Symbols followed the summit into Ayia Napa as well. The luxury marina, yachts, glass event center and empty apartments recalled Cyprus’s “golden passport” program, long a painful issue for the EU. Even when leaders speak of strategic autonomy and the rule of law, Europe’s past compromises with money, status and opaque investment leave a long shadow.
In the same category was Emmanuel Macron’s almost accidental remark to schoolchildren in Nicosia. Asked why he wanted to become president, he said politics had not been a career plan and that he would not do politics after his mandate. In France, that sounded like a hint of departure, though Macron declined to clarify it. Even a child’s question at a European summit can suddenly open the subject of the next political era.
The Cyprus summit was also an exercise in memory. A menu honoring the late chef Andreas Mavromatis gave the event a human dimension often missing from European meetings. António Costa’s failed attempt to pronounce Ayia Napa only underlined that grand politics consists not only of sanctions and treaties, but also of small awkward moments through which the living texture of the union appears.

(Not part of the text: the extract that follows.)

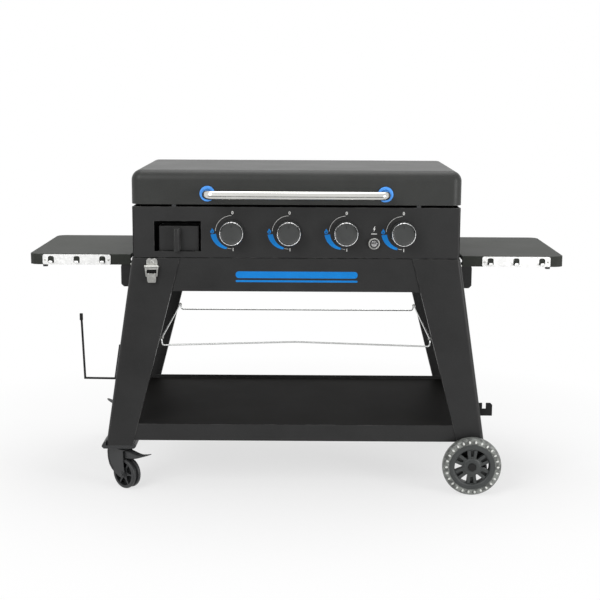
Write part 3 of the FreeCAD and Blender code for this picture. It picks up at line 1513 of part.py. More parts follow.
MAKERS = [
    (firebox, ()), (control_panel, ()), (burner_shield, ()), (griddle_plate, ()), (burners, ()),
    (gas_manifold, ()), (valve_bodies, ()), (igniter_module, ()), (igniter_button, ()),
    (grease_tray, ()), (tray_runners, ()), (lid_shell, ()), (lid_handle, ()),
    (handle_bezels, ()), (hinge_leaves, ("lid_hinge_leaves", True)), (hinge_leaves, ("body_hinge_leaves", False)),
    (lid_bumpers, ()), (legs, ()), (aprons, ()), (side_rails, ()), (bottom_shelf, ()),
    (side_shelf, ("side_shelf_left", -1)), (side_shelf, ("side_shelf_right", 1)), (shelf_brackets, ()),
    (shelf_hinge_rods, ()), (tool_hooks, ("tool_hooks_left", -1)), (tool_hooks, ("tool_hooks_right", 1)),
    (shelf_bumpers, ("shelf_bumpers_left", -1)), (shelf_bumpers, ("shelf_bumpers_right", 1)), (bag_ring, ()),
    (bag_ring_clips, ()), (towel_holder, ()), (bottle_hook, ()), (latch_strikes, ()), (latch_bases, ()),
    (latch_lever, ("latch_lever_front", False)), (latch_lever, ("latch_lever_rear", True)),
    (latch_claw, ("latch_claw_front", False)), (latch_claw, ("latch_claw_rear", True)),
    (wheel_hub, ("wheel_hub_front", False)), (wheel_hub, ("wheel_hub_rear", True)),
    (tyre, ("tyre_front", False)), (tyre, ("tyre_rear", True)), (wheel_axles, ()), (caster_plates, ()),
    (caster_fork, ("caster_fork_front", False, -39)), (caster_fork, ("caster_fork_rear", True, 155)),
    (caster_wheel, ("caster_wheel_front", False, -39)), (caster_wheel, ("caster_wheel_rear", True, 155)),
    (caster_brake, ("caster_brake_front", False, -39)), (caster_brake, ("caster_brake_rear", True, 155)),
]


def main():
    pieces = [maker(*arguments) for maker, arguments in MAKERS]
    for number, x in enumerate(KNOBS, start=1):
        pieces.append(valve_stem(number, x))
        pieces.append(knob(number, x))
    doc.recompute()
    failed = [o.Label for o in doc.Objects if {"Invalid", "Error"} & set(o.State)]
    if failed:
        raise RuntimeError("these objects failed: " + ", ".join(failed))
    os.makedirs("parts", exist_ok=True)
    for piece in pieces:
        shape = piece.Shape
        if shape.isNull() or not shape.isValid() or shape.Volume < 1:
            raise RuntimeError("no valid solid in " + piece.Label)
        shape.exportStep("parts/%s.step" % piece.Label)
        print("%-24s %2d solids %10.0f mm3" % (piece.Label, len(shape.Solids), shape.Volume))
    print(len(pieces), "pieces")


main()
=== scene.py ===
"""Looks of an outdoor gas griddle station, built round its packed CAD frame.

Run as a script. Places are in metres in the row frame: X to the right, Y to the rear, Z up. Shapes are
drawn in millimetres, and the drawing helpers turn them into metres.
"""

import json
import math

import bmesh
import bpy
from bpy.props import (
    FloatProperty,
    FloatVectorProperty,
    IntProperty,
    PointerProperty,
)
from mathutils import Matrix, Vector

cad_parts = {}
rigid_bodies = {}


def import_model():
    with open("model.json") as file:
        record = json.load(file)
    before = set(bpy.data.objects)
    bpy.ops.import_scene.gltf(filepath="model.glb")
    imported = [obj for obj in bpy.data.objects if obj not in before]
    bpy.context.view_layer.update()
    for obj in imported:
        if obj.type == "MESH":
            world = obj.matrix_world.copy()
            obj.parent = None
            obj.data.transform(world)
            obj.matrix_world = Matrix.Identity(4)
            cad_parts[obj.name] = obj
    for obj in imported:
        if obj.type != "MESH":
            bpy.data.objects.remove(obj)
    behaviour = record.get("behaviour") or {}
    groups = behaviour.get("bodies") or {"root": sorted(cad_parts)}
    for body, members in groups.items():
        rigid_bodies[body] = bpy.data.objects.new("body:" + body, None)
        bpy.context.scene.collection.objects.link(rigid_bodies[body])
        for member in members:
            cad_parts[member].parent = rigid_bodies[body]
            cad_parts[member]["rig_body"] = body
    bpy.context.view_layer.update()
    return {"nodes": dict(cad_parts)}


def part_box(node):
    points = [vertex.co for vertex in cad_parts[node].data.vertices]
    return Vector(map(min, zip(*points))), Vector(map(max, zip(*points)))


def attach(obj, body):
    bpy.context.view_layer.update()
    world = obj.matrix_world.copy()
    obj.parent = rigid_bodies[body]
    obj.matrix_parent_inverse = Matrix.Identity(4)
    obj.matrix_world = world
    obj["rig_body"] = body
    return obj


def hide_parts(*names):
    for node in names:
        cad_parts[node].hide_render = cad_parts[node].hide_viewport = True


bl_info = {
    "name": "Griddle Station Looks",
    "version": (1, 0, 0),
    "blender": (4, 5, 0),
    "location": "View3D > Sidebar > Griddle",
    "description": "Dresses the CAD frame of a gas griddle station with its visible pieces",
    "category": "Object",
}

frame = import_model()


# places


TO_FRONT = (0, -1, 0)
TO_BACK = (0, 1, 0)
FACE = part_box("control_panel")[0].y  # the control panel's front face, in metres
BACK = (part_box("legs")[1].y - FACE) * 1000  # the rear legs' back, in millimetres behind that face
APRON_FACE = (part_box("aprons")[0].y - FACE) * 1000
LEG_TOP = 711
LEFT_FOOT = 138  # the left legs end here, on the casters' plates
RIGHT_FOOT = 62
OUTER_EDGE = (483.2, 572.0)  # how far out a leg's edges are at its top and at the left foot
INNER_EDGE = (341.5, 491.5)
HANDLE_END = 259
HANDLE_HEIGHT = 901
IGNITER_OUT = 228
LATCH_OUT = 424
CASTER_OUT = 538
CASTERS = (("front", 44, -39), ("rear", BACK - 44, 155))  # name, depth and the turn of the swivel at rest
CASTER_TRAIL = 32
CASTER_RADIUS = 46


def spot(x, depth, z):
    """A point from millimetres: across, behind the panel's face, above the floor."""
    return Vector((x / 1000, FACE + depth / 1000, z / 1000))


def leg_edge(edge, height):
    """How far out one of a leg's sloping edges is at a height."""
    at_top, at_foot = edge
    return at_top + (at_foot - at_top) * (LEG_TOP - height) / (LEG_TOP - LEFT_FOOT)


def facing(direction, at):
    """The matrix that puts a shape's Z along a direction at a place, X kept level."""
    forward = Vector(direction).normalized()
    side = Vector((0, 0, 1)).cross(forward)
    side = Vector((1, 0, 0)) if side.length < 1e-6 else side.normalized()
    turned = Matrix((side, forward.cross(side), forward)).transposed().to_4x4()
    return Matrix.Translation(at) @ turned


# node trees


def step(tree, kind, inputs=None, **settings):
    """Adds a node, sets its settings, and fills or links its inputs."""
    node = tree.nodes.new(kind)
    for key, value in settings.items():
        setattr(node, key, value)
    for key, value in (inputs or {}).items():
        fill(tree, node.inputs[key], value)
    return node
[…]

Behind those details, however, stood a more serious conclusion. The EU after Orbán has not automatically become strong. It has become less blocked. Those are different things. Strength begins where new freedom turns into discipline: faster decisions on Ukraine, a practical mutual defense mechanism, an honest budget, real presence in the Middle East and less tolerance for internal political blackmail.
Cyprus gave Europe a beautiful stage and an unusually warm atmosphere. But the summit left behind a cold question: can the EU use the moment now that its main obstructionist has left the room? If the answer is yes, Nicosia may be remembered as the start of a new phase. If not, it will be only a brief sunny pause before the return of Europe’s old hesitation.